■ What the exercise asks ■
Repeat verbatim only the lines from the opening of the material below through the one that contains "return whole".

********************

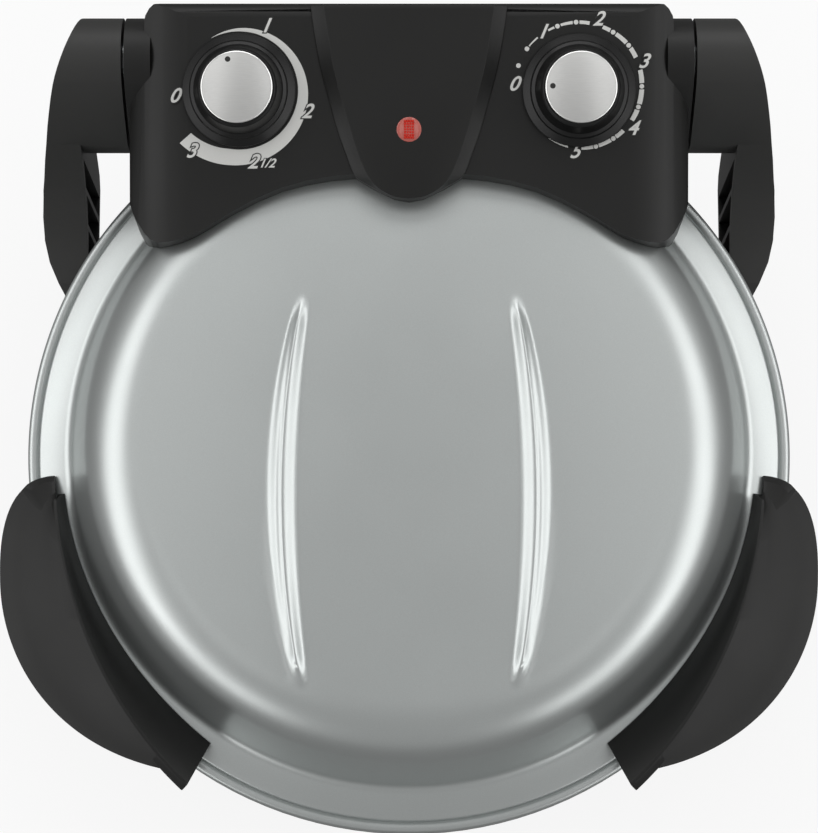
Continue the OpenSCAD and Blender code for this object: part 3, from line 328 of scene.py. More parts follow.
def joined(parts):
    """One bmesh of several, which are used up."""
    whole = bmesh.new()
    scratch = bpy.data.meshes.new("scratch")
    for bm in parts:
        bm.to_mesh(scratch)
        whole.from_mesh(scratch)
        bm.free()
    bpy.data.meshes.remove(scratch)
    return whole


def smooth_by_angle(limit):
    """A node group that shades a mesh smooth but for edges sharper than the limit."""
    name = f"smooth_below_{limit}"
    if name in bpy.data.node_groups:
        return bpy.data.node_groups[name]
    group = bpy.data.node_groups.new(name, "GeometryNodeTree")
    group.interface.new_socket("Geometry", in_out="INPUT", socket_type="NodeSocketGeometry")
    group.interface.new_socket("Geometry", in_out="OUTPUT", socket_type="NodeSocketGeometry")
    start = add(group, "NodeGroupInput")
    edge = add(group, "GeometryNodeInputMeshEdgeAngle")
    soft = add(group, "FunctionNodeCompare", {
        "A": edge.outputs["Unsigned Angle"], "B": math.radians(limit)},
        data_type="FLOAT", operation="LESS_EQUAL")
    edges = add(group, "GeometryNodeSetShadeSmooth", {
        "Geometry": start.outputs["Geometry"], "Shade Smooth": soft.outputs["Result"]}, domain="EDGE")
    faces = add(group, "GeometryNodeSetShadeSmooth", {
        "Geometry": edges.outputs["Geometry"], "Shade Smooth": True}, domain="FACE")
    add(group, "NodeGroupOutput", {"Geometry": faces.outputs["Geometry"]})
    return group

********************

■ Solved exercise ■
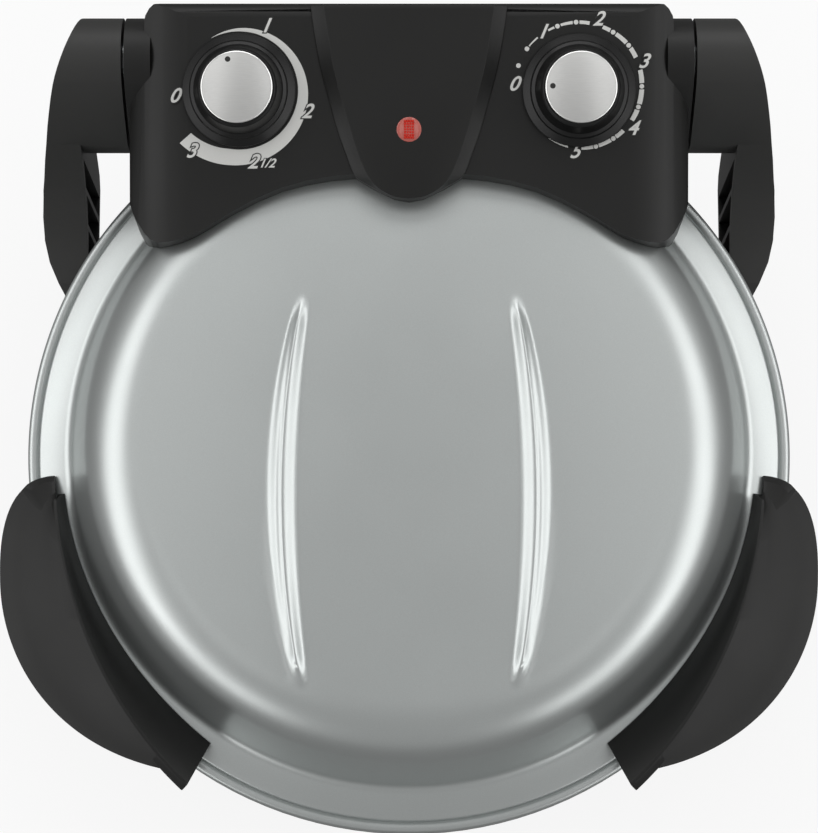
Continue the OpenSCAD and Blender code for this object: part 3, from line 328 of scene.py. More parts follow.
def joined(parts):
    """One bmesh of several, which are used up."""
    whole = bmesh.new()
    scratch = bpy.data.meshes.new("scratch")
    for bm in parts:
        bm.to_mesh(scratch)
        whole.from_mesh(scratch)
        bm.free()
    bpy.data.meshes.remove(scratch)
    return whole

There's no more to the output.